(Google Imagens) |
Quando
resolveu casar, Amadeu encontrou em Dalva a companheira ideal, mesmas
características físicas e emocionais da mãe. Baixa estatura, cabelos curtos, redemoinho
no alto da cabeça, dócil e boa cozinheira. Até as famílias eram iguais, numerosas,
fanfarronas e cheias de humoristas beberrões. Bem acolhido pela namorada, em
pouco tempo participava das churrascadas de finais de semana, regadas a muita
cerveja.
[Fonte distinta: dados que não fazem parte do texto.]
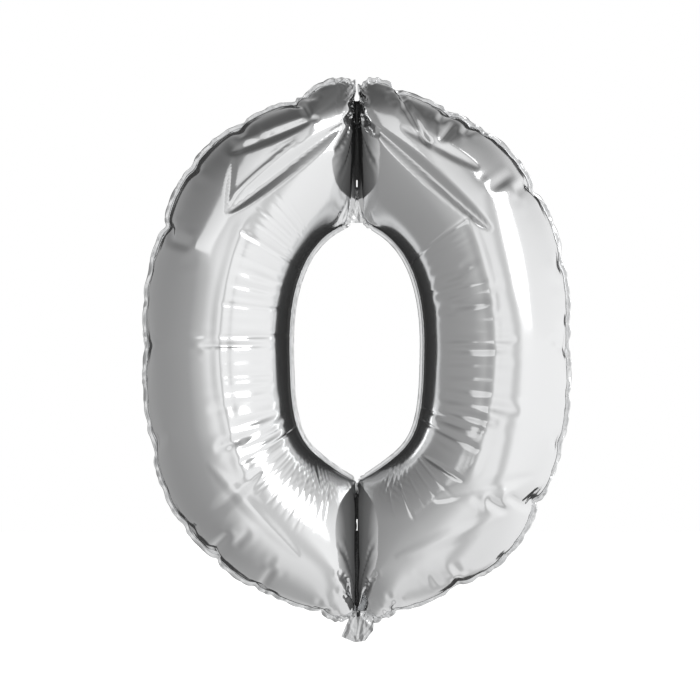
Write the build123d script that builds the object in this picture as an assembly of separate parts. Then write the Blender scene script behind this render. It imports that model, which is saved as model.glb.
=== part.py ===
from build123d import *
from math import cos, radians, sin, tan
import os

# Foil number balloon, a silver "0": two sheets of metallised film, welded edge to edge and blown up.
# Millimetres. X runs to the right, -Y is the front, +Z is up. Sizes are measured from the middle of
# the ring. At the end every piece is moved so that the middle of the whole box is the origin.

# Ring: the outer edge of the welded seam
body_half_width = 338.0
body_top = 424.0
body_bottom = 430.0
arm_depth = 190.0              # front to back, filled with gas
crown_slope = 13.0             # degrees by which the outer edge falls away from the top
crown_reach = 200.0            # how far that slope carries towards the shoulder
crown_side_reach = 300.0       # how far the upright side carries up to the shoulder
heel_slope = 12.0              # the same three at the bottom
heel_reach = 195.0
heel_side_reach = 320.0

# Hole: the free edge of its seam
hole_half_width = 99.0
hole_top = 203.0
hole_bottom = 213.0
hole_top_slope = 24.0
hole_top_reach = 60.0
hole_top_side_reach = 135.0
hole_bottom_slope = 40.0
hole_bottom_reach = 100.0
hole_bottom_side_reach = 160.0

# Film and welds
film = 0.8                     # one sheet, as drawn
seam_width = 6.0               # flat margin outside the outer weld
hole_seam_width = 5.0
weld_half = 3.0                # half the width of a pinch weld
fold_gap = 0.3                 # between the left half and the half that folds beside it
face_gap = 0.1                 # between pieces that lie against each other
shoulder = 64.0                # distance in which a lobe swells from its weld to the full depth
lobe_angle = radians(62)       # start of the swelling arc, a steep wall beside the weld
seam_angle = radians(75)       # the same where the film leaves a seam

# Web of welded film in the top corner of the hole
web_half_width = 19.0
web_height = 40.0
web_fade = 12                  # how quickly the hole's edge comes back to its own line
web_clearance = 0.7            # between the web and the lobes beside it

# Gas passages, where the pinch welds stop short of the outer seam
top_passage = 60.0
bottom_passage = 105.0
passage_depth = 6.0            # from the middle plane to the inside of the bridging film
passage_rise = 8.0             # height in which the passage opens beside the weld
passage_close = 12.0           # height in which it closes at the seam
passage_reach = 8.0            # how far it cuts into each lobe
seam_end_depth = 0.8
throat_end_depth = 2.2

# Slits left open in the pinch welds, and the notch where the two crowns part
slit_width = 2.4
top_slit_length = 10.0
top_slit_rise = 8.0            # above the web
bottom_slit_length = 16.0
bottom_slit_drop = 62.0        # below the hole's seam
notch_half_width = 8.0
notch_depth = 5.0

# Hanging ear
ear_radius = 13.0
ear_offset = 17.0              # left of the middle
ear_rise = 4.0                 # centre above the inner edge of the seam
hang_hole_radius = 1.8
hang_hole_rise = 5.5           # above the ear's centre

# Valve: two thin films in the bottom passage
valve_film = 0.3
valve_gap = 0.3
valve_offset = 6.0             # right of the middle
valve_width = 22.0
valve_length = 78.0
valve_weld = 2.0               # width of the welds along its edges
throat_overlap = 1.0           # how far the throat's welds pass each edge of the valve
throat_clearance = 0.5
throat_room = 3.0              # half the depth of the mouth that the lobes leave for the valve
throat_rise = 18.0             # how far that mouth reaches up into them

# Tail: the filling neck below the seam, given from the middle and below its bending line
tail_drop = 3.0                # from the outer edge of the seam to the bending line
tail_root_gap = 1.8            # from the bending line to the tail's own film
tail_root_left = (-15.0, tail_root_gap)
tail_left_corner = (-25.0, 26.0)
tail_low_left = (-3.0, 35.0)
tail_low_right = (13.0, 33.0)
tail_right_corner = (26.0, 16.0)
tail_root_right = (27.0, tail_root_gap)
tail_rounding = 1.5
tail_seal = 3.0                # width of the welds down its two sides

# Fineness of the curved surfaces
stations = 22                  # ribs along each quarter of the ring
station_crowding = 1.6         # how much closer they stand near the welds
ribs = 14                      # steps across the arm
edge_steps = 32                # points along each quarter of a seam's edge
surface_tolerance = 0.02       # between the curved surfaces and their ribs
halvings = 40                  # when a share is looked for by halving

top_end = (body_top, crown_slope, crown_reach, crown_side_reach)
bottom_end = (-body_bottom, -heel_slope, heel_reach, -heel_side_reach)
hole_top_end = (hole_top, hole_top_slope, hole_top_reach, hole_top_side_reach)
hole_bottom_end = (-hole_bottom, -hole_bottom_slope, hole_bottom_reach, -hole_bottom_side_reach)
ply_inside = valve_gap / 2 + valve_film + face_gap
tail_axis = -body_bottom - tail_drop
cut_half = 2 * film            # half the depth of anything that cuts right through a seam


def curve_point(end, half_width, inset, start, t):
    """A point on one quarter of an edge, from the middle line (t = 0) to the side (t = 1)."""
    height, slope, reach, side_reach = end
    way = 1 if height > 0 else -1
    tip = (start, height - way * inset - start * tan(radians(slope)))
    lead = (tip[0] + reach * cos(radians(slope)), tip[1] - reach * sin(radians(slope)))
    side = half_width - inset
    a, b, c, d = (1 - t) ** 3, 3 * t * (1 - t) ** 2, 3 * t * t * (1 - t), t**3
    x = a * tip[0] + b * lead[0] + (c + d) * side
    z = a * tip[1] + b * lead[1] + c * side_reach
    return x, z


def outer_point(way, inset, start, t):
    """The ring's outer edge, drawn in by inset, above the middle (way = 1) or below it (way = -1)."""
    return curve_point(top_end if way > 0 else bottom_end, body_half_width, inset, start, t)


def hole_point(way, inset, start, t):
    """The edge of the hole, moved out into the film by inset."""
    x, z = curve_point(hole_top_end if way > 0 else hole_bottom_end, hole_half_width, -inset, start, t)
    on_web = min(1.0, inset / hole_seam_width)
    if way > 0:
        x += on_web * (web_half_width - weld_half) * (1 - t) ** web_fade
    return x, z


def solve(rising, target):
    """The share, from 0 to 1, at which a rising function reaches a target."""
    low, high = 0.0, 1.0
    for _ in range(halvings):
        middle = (low + high) / 2
        if rising(middle) < target:
            low = middle
        else:
            high = middle
    return low


def height_at(way, inset, x):
    """Height of the ring's outer edge at a distance x from the middle."""
    return outer_point(way, inset, 0, solve(lambda t: outer_point(way, inset, 0, t)[0], x))[1]


roof = height_at(1, seam_width, 0)
floor = height_at(-1, seam_width, 0)
web_top = hole_top + hole_seam_width + web_height
top_weld_end = roof - top_passage
bottom_weld_end = floor + bottom_passage


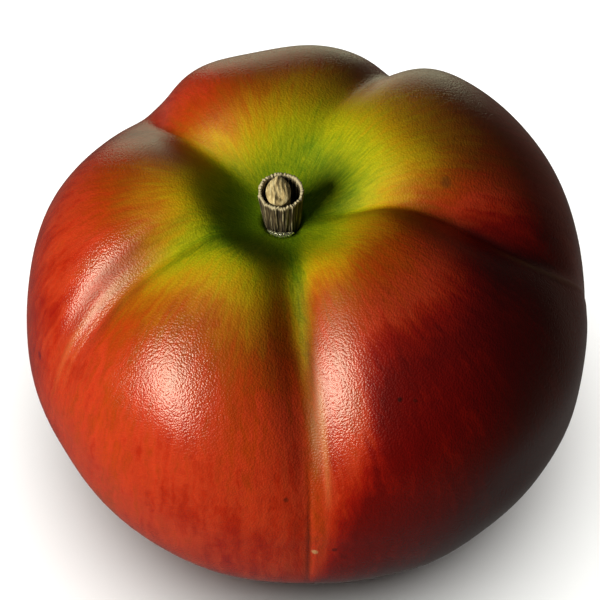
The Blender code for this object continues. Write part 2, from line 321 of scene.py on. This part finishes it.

Enquanto isso, passava pela
análise do tio André, a espera da oportunidade de apelidar os “agregados”.
Tio
André, para os curiosos, é irmão da mãe de Dalva, tem cerca de cinquenta anos,
branco como cera, cabelos ralos, olhos pretos e agitados que a tudo reparam, mirando
alvos por cima de óculos comprados na feira dos importados. Quando chega às
rodas familiares, ninguém mais fala, pois sempre tem novidade e é metido a
entender de tudo quanto é assunto. Numa discussão, ao pressentir que perderá, apela
buscando alguém para comentar outra coisa, interrompendo o oponente. Na família
é tido como “o gozador” e é suportado
pelos familiares com benevolência, pelas inúmeras tragédias que enfrentou na
vida. O tio sabe disto e esconde a gaiatice atrás da parentada enternecida. A
especialidade é colocar apelidos pejorativos nos novos integrantes. Certa vez,
superou-se no mau gosto das imitações grotescas. Fez-se de sombra atrás do
próprio pai que, idoso, caminhava arrastando os pés devido à idade, sob o olhar
de censura de uns e riso de outros.
Nesta
época, passava na televisão um famoso seriado que exibia as agruras de uma
família de classe média e suas mazelas, incluindo clichês de amor, de ódio, de cheques
sem fundos, brigas entre patroa e empregada e por aí vai. Entre os personagens,
se destacava Dinho, sinônimo de trampolinagem e sem-vergonhice, que sempre se
dava mal nas intenções de passar a perna nos outros. Exemplificava o malandro
cara dura tirador de vantagens das situações, principalmente do sogro,
motorista de taxi ingênuo e trabalhador.
Amadeu
e Dalva marcaram casamento na certeza do amor entre eles e devido à gravidez
precoce da noiva. Nasceram gêmeos. Tudo corria entre beijos, cuidados dos
meninos e as festas de família que aconteciam aos finais de semana. Mas nem
tudo eram flores. Amadeu começava a torcer o nariz pelo apelido que recebera.
Quando chegava as reuniões, tio André apontava e gritava, “chegou o Dinho” e imediatamente
a parentada passava a relembrar o episódio semanal do seriado. O que incomodava
o rapaz era o mau-caratismo do personagem, pois tinham grande semelhança
física. A comparação desencadeava um nó que
subia a garganta de Amadeu, as orelhas avermelhavam, o rosto pegava fogo e a
raiva dominava, aumentando a cada dia a repulsa de Amadeu às festas.
Os
meses passavam e só fazia aumentar a chacota. Amadeu queixou-se a Dalva avisando
que detestava as investidas do tio e que assistiu entrevista sobre estas
práticas na escola no programa da Ana Maria Braga que classificou isto de bulling. Dalva ocupada com o casal de
gêmeos riu do marido e o aconselhou a ser benevolente com o tio gaiato. Mas há
cinco anos o rapaz agia assim e a prática continuava. Estava exausto daquilo.
É
comum famílias numerosas receberem os membros recém admitidos com rótulos nem
sempre tão inocentes, em alguns casos até pejorativos. Isto acontece porque existem
forças contrárias aos não consanguíneos que afetam até os parentes de sangue. Muito
parecido com bulling, este tipo de
discriminação, pode desencorajar idéias e transformar pessoas sadias em fracas
e dependentes de opiniões, principalmente os mais jovens, suscetíveis a este
tipo de comentários.
O
casamento prosseguiu a trancos e barrancos, mas, vazando água por todos os
lados, acabou afundando. Cada um para seu lado, hoje Amadeu vive a segunda
relação. Segue a vida de forma cautelosa, liberta da opinião de terceiros que
tanto o afetaram. Dalva, após a separação, está no terceiro namorado que, ao
frequentar a família, percebeu quem é quem e abriu o jogo, “este tio André é um
saco Dalva, me apelidou de Ratinho”.